I miss Indietracks so badly. It hit me on Wednesday night that that there's so much perfection and randomness in spending three days in the middle of nowhere under banners that say 'indiepop festival' that it's impossible to not need help to get over it. Anyone's got any drugs? DJ Polar's disco in the loco shed on Sunday night was the most unexpectedly amazing thing that had ever happened to me. I've seen many radiant, pop-happy faces in the last few years but that sense of losing yourself in the disco lights and the unfamiliar sounds of La Casa Azul and what felt like a 15-minute remix of 'Honolulu Superstar' by Helen Love, surrounded by the most incredible people - oh man, I wanted to kiss everyone, and maybe I should have done. I'd be surprised if there was anything purer than that moment. It had nothing to do with anything, it was happening regardless of life.

And when we started walking out of the deserted festival site, the last people to leave, like last year, and I saw that Elefant backdrop on the main stage, suddenly that weekend we'd just had came together. All those disparate things, the happiness and the anguish, and feeling lost and drunk, crying as you watch your friends triumph on stage or as you watch them flailing their arms around, the trains, the glitter, needing a cuddle, needing the loo, dying for some food, passing the vodka around, believing in impossible things... From 1993 when Luis used to send Elefant mixtapes out with every order to 2009 when I'm saying goodbye to a quiet field way past midnight looking at that stage - well, it turns out this is a loveletter, not a festival. You know how you fall in love and everything is perfect and you want to put it all down on a piece of paper so that it becomes more real? That's how I understand Indietracks now and it makes a lot more sense.

Sorry, I just need to lie down. Where is our tent again?

Friday, July 17, 2009

Why stuff is important, part 2: Rough Bunnies

If I could build a time-machine (it's just laziness that stops me), I'd go back to before the Rough Bunnies' proper website disappeared and read and re-read that brilliant bit in their news section that said "Sorry you can't buy our cds anymore - Anna's mum's computer broke down and we lost all our music". I was crying and laughing at the same time because I was thinking, well, I can't buy them which is shit but ha! what a way to go. And so they went.
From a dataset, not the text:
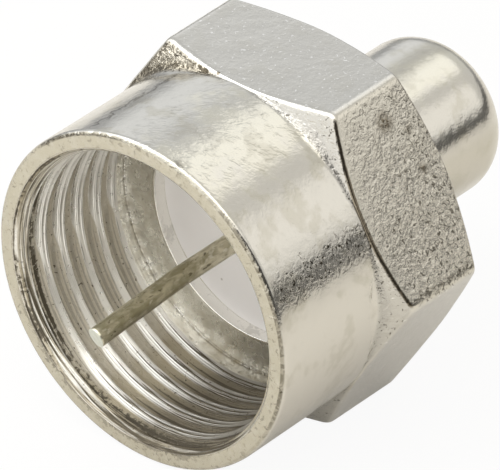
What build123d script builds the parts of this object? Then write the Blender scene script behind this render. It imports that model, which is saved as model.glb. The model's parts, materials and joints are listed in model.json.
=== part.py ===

Last night I came back from the pub, tipsy and rain-soaked, and put Inside Riot on who are my Ramones. They play and play and play, relentlessly and with determination, some average songs, some songs that make the world absolutely bloody beautiful but every single one of them gave me a reason to smile and feel defiant. That's because they symbolise to me everything that's fantastic about indiepop and thinking about that makes me feel invincible every time.

Doing things, engaging, having strong principles, making an effort, not being scared to hug some people and tell some others to fuck off. Those things are even more important than the music. Do you see what I mean? Not the music itself but the idea of the music. This is not some cute art project that you take on, study thoroughly and then present to the world for consumption and admiration. This is the way in which we live our life and the music is a result of those things. It's also the reason we get together but it comes second. No, first. No! Second! First! What I mean is, if you put a gig with great bands on, see that's not necessarily a popshow. If you play some great records, see that's not enough. It's important that all this is done within a context. Some people say 'scene' is a dirty word but our scene was created out of sheer urgency. Like Jamie said, it's something we need to do. It's important that we do it randomly and without a plan and without fear. That perfection which comes out of randomness and panic about the end of the world, or half the bands cancelling on you, or the Guardian getting indiepop wrong again, that perfection is impossible to create. It just creates itself from our faffing around, and we get to live it if we are lucky. The same way Rough Bunnies did their music! The same way that 'What a World' came to be.

Read about Rough Bunnies/Inside Riot here. Read it, go on - it's great.

Edit on 24/9/09: My friend D uploaded every single Rough Bunnies/Inside Riot/The Flame song he's got for everyone to enjoy. Here: http://tinyurl.com/roughbunnies. Do it. Do it now.

Thursday, July 09, 2009

Podcast #10: The joy of pop

We have Indietracks and we have Bristol and we have trains that take us there and harbours to sit by, and we have cups of tea and cheeky bottles of vodka, and so everything that's impossible and heavy and scary gets drowned in those and the joy of pop.

What? It's true.

You can download the new podcast here (38 MB)

Tracklisting (33' 38")

Henry's Dress - Definitely nothing
First Base - I'll be your hangover
Vanilla Ride - Rocket bicycle
The Mayfair Set - Desert fun
Standard Fare - 15 (Nothing happened)
The Hi-Life Companion - Jenny and Bill
Cheap Red - Unlucky in love
The Wendy Darlings - Eleasy
Love Dance - When you're with him
Stars of Aviation - Herman Dune slept on my floor
The Specific Heats - Are you for real Mehgan O'Neill?
South Ambulance - Davy Crockett
Figurine - pswdstdum

Friday, April 17, 2009

A lifetime of pain dramatically punctuated with occasional ecstasy

London can be horrible. If you’re not feeling too good and life has taken a funny turn or two, it can be an almost unbearable place to live. It’s always packed, hasty, rude and stressful but most of the time I can forgive it because it gives me thrills that I can’t imagine ever getting anywhere else in such quick succession. But carrying a heavy heart and an anxious head around in rainy, dirty bus stops and crowded trains is enough to make me think of impossible moves around the country and an easier life that I’ve no idea how to even picture.

But can I really complain when my hair smells of almond?